◆ **Dataset section**:
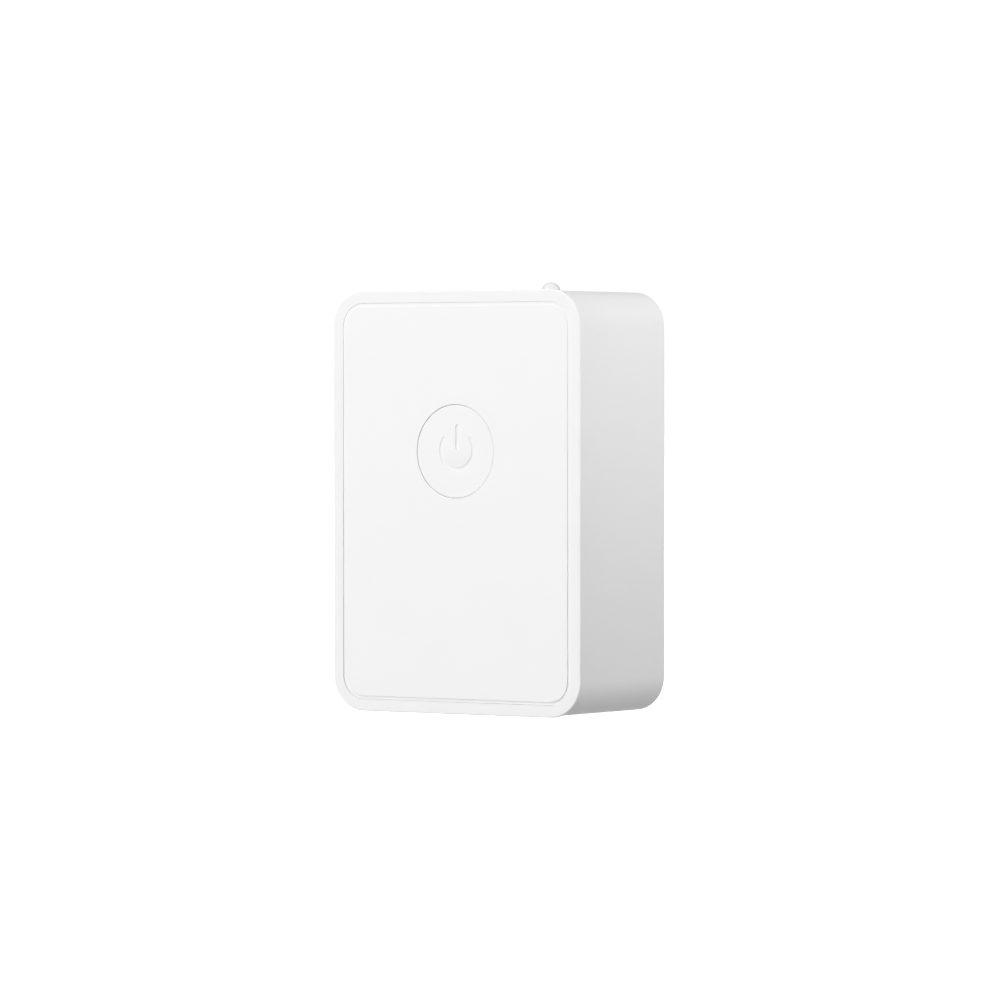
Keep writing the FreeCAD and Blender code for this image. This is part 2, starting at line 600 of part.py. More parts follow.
def relay_moving_contact():
    """The contact leaf on the armature, with its contact rivet."""
    leaf = box((RELAY_X - 3.0, RELAY_X + 1.0), (9.0, 9.3), (RELAY_Z[0] + 5.0, RELAY_Z[0] + 16.0))
    return joined([leaf, rod_y(1.2, RELAY_X - 1.0, RELAY_Z[0] + 14.6, (8.4, 9.1))])


def relay_fixed_contact():
    """The fixed contact on its post, just short of the moving one."""
    z = RELAY_Z[0] + 14.6
    post = box((RELAY_X - 3.0, RELAY_X + 1.0), (RELAY_FOOT, 7.0), (z + 1.0, z + 1.8))
    arm = box((RELAY_X - 3.0, RELAY_X + 1.0), (6.2, 7.0), (z - 1.6, z + 1.8))
    return joined([post, arm, rod_y(1.2, RELAY_X - 1.0, z, (6.9, 7.6))])


def transformer_core():
    """Two ferrite E halves round the winding."""
    x, y, z = (-25.4, -11.8), (BOARD_BACK + 2.0, 6.5), (39.0, 51.6)
    core = box(x, y, z)
    window = ((x[0] + 2.6, x[1] - 2.6), (y[0] + 2.2, y[1] - 2.2))
    core = core.cut(box(window[0], window[1], (z[0] - 1, z[1] + 1)))
    leg_x = (x[0] + x[1]) / 2
    leg = box((leg_x - 1.6, leg_x + 1.6), (y[0] + 2.0, y[1] - 2.0), (z[0] + 1, z[1] - 1))
    return joined([core, leg])


def transformer_winding():
    """The bobbin with its winding, round the middle leg, and its pins."""
    x, y, z = -18.6, (BOARD_BACK + 4.3, 4.2), (38.6, 52.0)
    coil = box((x - 4.1, x + 4.1), y, z)
    coil = coil.cut(box((x - 1.7, x + 1.7), (y[0] - 1, y[1] + 1), (z[0] + 1.3, z[1] - 1.3)))
    feet = []
    for low in (36.6, 52.0):
        feet.append(box((x - 5, x + 5), (BOARD_BACK, y[0] + 2.0), (low, low + 2.0)))
    return joined([coil] + feet)


def can(x, z, radius, height):
    """An electrolytic capacitor standing on the board, with its crimp ring."""
    base = BOARD_BACK
    sleeve = rod_y(radius, x, z, (base, base + height))
    sleeve = sleeve.makeFillet(0.5, edges_at_y(sleeve, base + height))
    ring = rod_y(radius + 1, x, z, (base + 1.4, base + 2.0))
    return sleeve.cut(ring.cut(rod_y(radius - 0.3, x, z, (base + 1, base + 3))))


def film_capacitor():
    block = slab_y(13.0, 6.4, 0.6, (BOARD_BACK, 8.0), -1.0, 70.4)
    return block.makeFillet(0.4, edges_at_y(block, 8.0))


def varistor():
    low, high = 60.0, 63.4
    disc = rod_z(5.0, 19.0, BOARD_BACK + 6.2, (low, high))
    disc = disc.makeFillet(1.2, edges_at_z(disc, low) + edges_at_z(disc, high))
    legs = []
    for x in (16.5, 21.5):
        legs.append(box((x - 0.3, x + 0.3), (BOARD_BACK, BOARD_BACK + 3.0), (61.4, 62.0)))
    return joined([disc] + legs)


def fuse():
    """A small glass fuse lying on the board between its end caps."""
    z, y = 77.0, BOARD_BACK + 2.3
    tube = rod_x(1.6, y, z, (-16.0, -7.0))
    caps = [rod_x(1.9, y, z, (-17.0, -14.6)), rod_x(1.9, y, z, (-8.4, -6.0))]
    legs = [box((x - 0.4, x + 0.4), (BOARD_BACK, y), (z - 0.4, z + 0.4)) for x in (-16.4, -6.6)]
    return joined([tube] + caps + legs)


def filter_inductor():
    """A drum core with its winding, standing on the board."""
    x, z, base = -6.5, 33.0, BOARD_BACK
    drum = [rod_y(3.2, x, z, (base, base + 0.9)), rod_y(2.7, x, z, (base, base + 7.4))]
    drum.append(rod_y(3.2, x, z, (base + 6.5, base + 7.4)))
    return joined(drum)


def chip(x, z, y, legs):
    """A small surface-mounted package on the board's front, with a row of legs on each side."""
    body = box(x, y, z)
    pitch = (z[1] - z[0]) / legs
    pins = []
    for i in range(legs):
        middle = z[0] + pitch * (i + 0.5)
        for side_x in ((x[0] - 0.6, x[0] + 0.1), (x[1] - 0.1, x[1] + 0.6)):
            pins.append(box(side_x, (BOARD_FRONT - 0.2, BOARD_FRONT), (middle - 0.2, middle + 0.2)))
    return joined([body] + pins)


def bridge_rectifier():
    body = box((-20.0, -15.4), (BOARD_BACK, BOARD_BACK + 1.6), (29.6, 33.4))
    return body.makeChamfer(0.3, edges_at_y(body, BOARD_BACK + 1.6))


def current_shunt():
    """A bent strip of resistance alloy on the board's front."""
    z = (36.0, 39.0)
    bar = box((12.0, 22.0), (BOARD_FRONT - 2.6, BOARD_FRONT - 1.8), z)
    feet = [box(x, (BOARD_FRONT - 2.6, BOARD_FRONT), z) for x in ((12.0, 12.8), (21.2, 22.0))]
    return joined([bar] + feet)


def wifi_board():
    return box((-8.0, 8.0), (BOARD_FRONT - 0.8, BOARD_FRONT), (57.0, 80.0))


def wifi_shield():
    """The radio's steel can, an open box on the small board."""
    y = (BOARD_FRONT - 3.0, BOARD_FRONT - 0.8)
    outer = slab_y(13.6, 14.6, 1.0, y, 0, 65.0)
    return outer.cut(slab_y(13.2, 14.2, 0.8, (y[0] + 0.2, y[1] + 1), 0, 65.0))


def status_led():
    """A round lamp standing under the light pipe, on legs bent from the board."""
    body = joined([rod_z(1.5, LENS_X, 0, (72.6, 76.6)), rod_z(1.9, LENS_X, 0, (71.8, 72.7))])
    body = body.makeFillet(1.2, edges_at_z(body, 76.6))
    legs = []
    for x in (LENS_X - 1.27, LENS_X + 1.27):
        legs.append(box((x - 0.25, x + 0.25), (BOARD_BACK, 0.25), (69.8, 70.3)))
        legs.append(box((x - 0.25, x + 0.25), (-0.25, 0.25), (69.8, 71.9)))
    return joined([body] + legs)


def led_lens():
    """The clear light pipe: a domed head over the top face, a flange under the wall, a stub to the lamp."""
    head_bottom = HEIGHT - WALL
    shoulder = HEIGHT + LENS_RISE - LENS_RADIUS
    pipe = [rod_z(LENS_RADIUS, LENS_X, 0, (head_bottom - 0.1, shoulder))]
    pipe.append(rod_z(2.8, LENS_X, 0, (head_bottom - 0.9, head_bottom)))
    pipe.append(rod_z(1.6, LENS_X, 0, (77.2, head_bottom - 0.8)))
    dome = Part.makeSphere(LENS_RADIUS, vec(LENS_X, 0, shoulder), vec(0, 0, 1), 0, 90, 360)
    return joined(pipe + [dome])


# ---------------------------------------------------------------- build
PIECES = {
    "main_housing": main_housing(),
    "front_cover": front_cover(),
    "front_panel": front_panel(),
    "rear_cover": rear_cover(),
    "cover_screws": cover_screws(),
    "rating_label": rating_label(),
    "power_button": power_button(),
    "button_guide": button_guide(),
    "guide_screws": guide_screws(),
    "tact_switch_base": tact_switch_base(),
    "tact_switch_cover": tact_switch_cover(),
    "tact_switch_plunger": tact_switch_plunger(),
    "line_blade": blade(BLADE_X, LINE_BLADE_WIDTH),
    "neutral_blade": blade(-BLADE_X, NEUTRAL_BLADE_WIDTH),
    "ground_pin": ground_pin(),
    "blade_carrier": blade_carrier(),
    "outlet_face": outlet_face(),
    "line_holder": blade_holder(BLADE_X),
    "neutral_holder": blade_holder(-BLADE_X),
    "earth_holder": earth_holder(),
    "line_contact": blade_contact(BLADE_X),
    "neutral_contact": blade_contact(-BLADE_X),
    "ground_contact": ground_contact(),
    "neutral_strap": neutral_strap(),
    "line_in_strap": line_in_strap(),
    "line_out_strap": line_out_strap(),
    "earth_strap": earth_strap(),
    "main_board": main_board(),
    "board_screws": board_screws(),
    "relay_base": relay_base(),
    "relay_case": relay_case(),
    "relay_core": relay_core(),
    "relay_coil": relay_coil(),
    "relay_armature": relay_armature(),
    "relay_moving_contact": relay_moving_contact(),
    "relay_fixed_contact": relay_fixed_contact(),
    "transformer_core": transformer_core(),
    "transformer_winding": transformer_winding(),
    "bulk_capacitor": can(-18.5, 60.4, 4.6, 13.0),
    "output_capacitor": can(15.5, 32.0, 2.6, 8.0),
    "film_capacitor": film_capacitor(),
    "varistor": varistor(),
    "fuse": fuse(),
    "filter_inductor": filter_inductor(),
    "bridge_rectifier": bridge_rectifier(),
    "power_controller": chip((-17.0, -13.0), (42.0, 47.0), (BOARD_FRONT - 1.5, BOARD_FRONT), 4),
    "meter_chip": chip((12.0, 16.0), (43.0, 49.0), (BOARD_FRONT - 1.4, BOARD_FRONT), 6),
    "current_shunt": current_shunt(),
    "wifi_board": wifi_board(),
    "wifi_shield": wifi_shield(),
    "status_led": status_led(),
    "led_lens": led_lens(),
}

for name, shape in PIECES.items():
    shape.exportStep("parts/" + name + ".step")
    print(name, len(shape.Solids), round(shape.Volume, 2), shape.isValid())
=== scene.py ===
import json
import math

import bmesh
import bpy
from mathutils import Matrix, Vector


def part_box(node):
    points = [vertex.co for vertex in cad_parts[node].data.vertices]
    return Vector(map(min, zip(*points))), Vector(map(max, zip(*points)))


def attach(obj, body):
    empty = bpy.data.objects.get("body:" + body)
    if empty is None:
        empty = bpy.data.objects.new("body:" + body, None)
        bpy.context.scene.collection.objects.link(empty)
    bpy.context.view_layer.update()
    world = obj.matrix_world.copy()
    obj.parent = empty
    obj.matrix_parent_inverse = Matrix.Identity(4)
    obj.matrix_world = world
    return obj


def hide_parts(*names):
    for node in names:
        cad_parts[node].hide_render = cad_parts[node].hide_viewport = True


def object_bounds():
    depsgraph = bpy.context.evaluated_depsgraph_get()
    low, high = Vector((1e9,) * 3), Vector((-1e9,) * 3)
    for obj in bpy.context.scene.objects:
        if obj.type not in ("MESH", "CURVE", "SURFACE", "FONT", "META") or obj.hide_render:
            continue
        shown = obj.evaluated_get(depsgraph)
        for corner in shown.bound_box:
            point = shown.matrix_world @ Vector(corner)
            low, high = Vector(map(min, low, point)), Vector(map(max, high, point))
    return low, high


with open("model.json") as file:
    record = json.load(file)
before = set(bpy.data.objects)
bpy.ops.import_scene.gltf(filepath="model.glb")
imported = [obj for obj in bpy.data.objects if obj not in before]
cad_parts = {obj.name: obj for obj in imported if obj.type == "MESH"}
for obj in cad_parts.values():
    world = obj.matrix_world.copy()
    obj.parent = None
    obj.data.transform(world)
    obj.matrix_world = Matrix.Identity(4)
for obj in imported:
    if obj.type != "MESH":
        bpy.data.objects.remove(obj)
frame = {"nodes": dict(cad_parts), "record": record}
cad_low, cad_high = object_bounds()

MM = 0.001
TINY = 1e-4  # millimetres; smaller differences are rounding

# ------------------------------ places, in millimetres, read from the frame where it has them


def span(node):
    """The lowest and highest corner of a CAD node, in millimetres."""
    low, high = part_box(node)
    return low / MM, high / MM


cover_low, cover_high = span("front_cover")
housing_low, housing_high = span("main_housing")
panel_low, panel_high = span("front_panel")
button_low, button_high = span("power_button")
plate_low, plate_high = span("rear_cover")
label_low, label_high = span("rating_label")
insert_low, insert_high = span("outlet_face")
lens_low, lens_high = span("led_lens")
pin_low, pin_high = span("ground_pin")
screws_low, screws_high = span("cover_screws")
board_low = span("main_board")[0]

FRONT = cover_low.y
REAR = housing_high.y
SLEEVE_FRONT = housing_low.y
BASE = housing_low.z
HEIGHT = housing_high.z
MIDDLE = (BASE + HEIGHT) / 2
WIDTH = housing_high.x - housing_low.x
FRAME_WIDTH = cover_high.x - cover_low.x
FRAME_HEIGHT = cover_high.z - cover_low.z
FRAME_RADIUS = 7.2
FRAME_STEP = (FRAME_WIDTH - WIDTH) / 2  # from the frame's edge in to the sleeve
RADIUS = FRAME_RADIUS - FRAME_STEP
LAND = 2.4
GROOVE = 0.65  # width of the step between the land and the panel's face
GROOVE_DEPTH = 0.16
GAP_BELOW = 0.03  # added to the fine gap under the panel
STEP_LEAN = 0.6  # share of its depth that the step loses at the top and gains at the bottom
PANEL_INSET = panel_low.x - cover_low.x
PANEL_BACK = panel_high.y
COVER_BACK = PANEL_BACK + 1.6
LIP_BACK = COVER_BACK + 2.0  # of the cover's lip inside the sleeve
LIP = 1.4
WALL = 2.0
FIT = 0.05

BUTTON_Z = (button_low.z + button_high.z) / 2
BUTTON_RADIUS = 9.25
BUTTON_HOLE = 9.31
CAP_FRONT = button_low.y
FLANGE_RADIUS = (button_high.x - button_low.x) / 2
FLANGE_FRONT = FRONT + 1.3
FLANGE_BACK = FRONT + 2.1
FLANGE_ROOM = 0.5  # between the flange and the cover's bore
STEM_RADIUS = 2.0
GUIDE_X = 14.6  # bosses for the screws of the button's guide
BOSS_RADIUS = 2.0
BOSS_BORE = 0.75
SYMBOL_CENTRE = (0.5, BUTTON_Z + 0.25)
SYMBOL_RADIUS = 3.9
SYMBOL_HALF = 0.45
RING_DEPTH = 0.1
BAR_DEPTH = 0.2
SYMBOL_OPENING = 56.0
SYMBOL_TOP = 5.05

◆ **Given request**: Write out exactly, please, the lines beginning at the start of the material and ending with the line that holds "return joined([coil] + feet)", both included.

◆ **Right answer**:
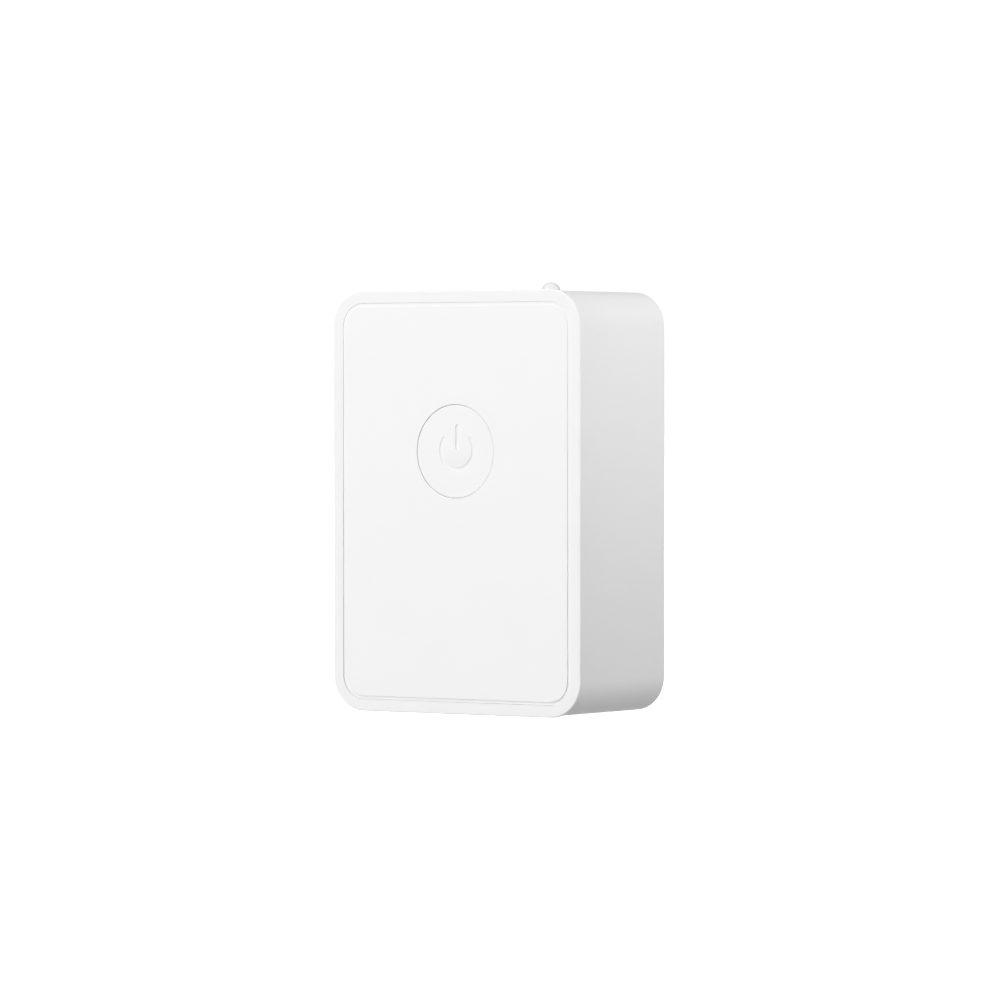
Keep writing the FreeCAD and Blender code for this image. This is part 2, starting at line 600 of part.py. More parts follow.
def relay_moving_contact():
    """The contact leaf on the armature, with its contact rivet."""
    leaf = box((RELAY_X - 3.0, RELAY_X + 1.0), (9.0, 9.3), (RELAY_Z[0] + 5.0, RELAY_Z[0] + 16.0))
    return joined([leaf, rod_y(1.2, RELAY_X - 1.0, RELAY_Z[0] + 14.6, (8.4, 9.1))])


def relay_fixed_contact():
    """The fixed contact on its post, just short of the moving one."""
    z = RELAY_Z[0] + 14.6
    post = box((RELAY_X - 3.0, RELAY_X + 1.0), (RELAY_FOOT, 7.0), (z + 1.0, z + 1.8))
    arm = box((RELAY_X - 3.0, RELAY_X + 1.0), (6.2, 7.0), (z - 1.6, z + 1.8))
    return joined([post, arm, rod_y(1.2, RELAY_X - 1.0, z, (6.9, 7.6))])


def transformer_core():
    """Two ferrite E halves round the winding."""
    x, y, z = (-25.4, -11.8), (BOARD_BACK + 2.0, 6.5), (39.0, 51.6)
    core = box(x, y, z)
    window = ((x[0] + 2.6, x[1] - 2.6), (y[0] + 2.2, y[1] - 2.2))
    core = core.cut(box(window[0], window[1], (z[0] - 1, z[1] + 1)))
    leg_x = (x[0] + x[1]) / 2
    leg = box((leg_x - 1.6, leg_x + 1.6), (y[0] + 2.0, y[1] - 2.0), (z[0] + 1, z[1] - 1))
    return joined([core, leg])


def transformer_winding():
    """The bobbin with its winding, round the middle leg, and its pins."""
    x, y, z = -18.6, (BOARD_BACK + 4.3, 4.2), (38.6, 52.0)
    coil = box((x - 4.1, x + 4.1), y, z)
    coil = coil.cut(box((x - 1.7, x + 1.7), (y[0] - 1, y[1] + 1), (z[0] + 1.3, z[1] - 1.3)))
    feet = []
    for low in (36.6, 52.0):
        feet.append(box((x - 5, x + 5), (BOARD_BACK, y[0] + 2.0), (low, low + 2.0)))
    return joined([coil] + feet)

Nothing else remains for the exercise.